Forums

Using two steps Markov chains to generate DNA sequences.

Hi everyone,

I've already know how to generate DNA sequences (A,T,C,G) by giving a transitional matrix for one step Markov Chain, which means latter nucleotide frequency depends on former one. But I wanna choose latter nucleotide based on former two nucleotides, can anyone help me on the code?

Thanks a lot.

EDIT: just realised that you want differing probabilities, so a simple map won't do. Still, my main point still stands - just use the same approach as currently but index on a 2-char string instead on 1 (or a 2-tuple if you're already using a list instead of a string).

So you want to generate strings of letters which represent DNA sequences, and currently you're using a rule giving a list of possible nucleotides based on just the previous one. However, you want to amend this to base the choice on both previous nucleotides. Correct?

I would treat the whole thing as a string and use slice notation to get the string representing the last two characters. Then just set up a dictionary which maps the 2-character string to a set of nucleotide letters, and use the choice() method from the random module to select from the set. You'll need to initialise the string with a pair of nucleotides to begin with, of course.

If that's not clear, I can explain in more detail, but there's a limit to how verbose I can be when bottle-feeding my baby daughter in the middle of the night! :-)

The issue of how best to implement Markov Chains piqued my interest, so here's a little script I crashed out off the top of my head.
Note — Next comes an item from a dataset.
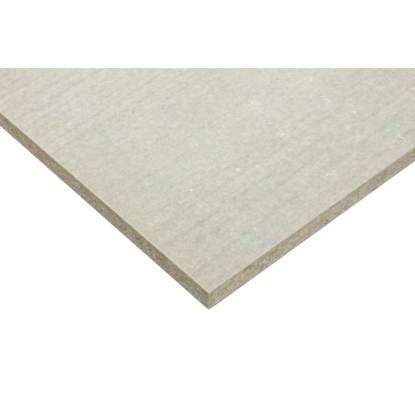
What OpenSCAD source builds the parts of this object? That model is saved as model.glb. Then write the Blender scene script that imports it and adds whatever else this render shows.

I spent about 5 minutes or so writing it, so don't expect the cleanest code, but hopefully it illustrates the point (I didn't use nucleotide sequences, I just invented a random sequence of X, Y and Z):

import random

# Define the chain.
chain = {
    "XX": {"X": 8, "Y": 1, "Z": 1},
    "XY": {"X": 1, "Y": 2, "Z": 5},
    "XZ": {"X": 1, "Y": 3, "Z": 2},
    "YX": {"X": 2, "Y": 4, "Z": 5},
    "YY": {"X": 4, "Y": 1, "Z": 4},
    "YZ": {"X": 3, "Y": 2, "Z": 1},
    "ZX": {"X": 2, "Y": 2, "Z": 4},
    "ZY": {"X": 1, "Y": 4, "Z": 2},
    "ZZ": {"X": 4, "Y": 4, "Z": 1}
}

def chain_gen(chain, start, length):
    prev = start[-2:]
    for i in start:
        yield i
    for i in xrange(length):
        try:
            choice = random.randint(1, sum(chain[prev].values()))
            cumulative = 0
            for item, chance in sorted(chain[prev].items()):
                cumulative += chance
                if choice <= cumulative:
                    yield item
                    prev = prev[-1] + item
                    break
        except KeyError:
            break

print "".join(chain_gen(chain, "ZZ", 40))

The chain is stored as a dictionary mapping the previous two characters to another dictionary mapping the next character to the relative chance of that character being chosen. These are relative to the other choices in the dictionary, so if the chances are 1, 3 and 2 then the corresponding probabilities will be 1 in 6, 3 in 6 and 2 in 6.

@husky113: Welcome to PA, I just emailed you my DNA profile...let's keep it private though okay?...☺

I think trading DNA on the forums is against the TOS.

Creating DNA sequences from markov chains is fascinating stuff. So then you would run each chain through a genetic fitness algorithm that decided whether or not they would actually produce anything interesting if used?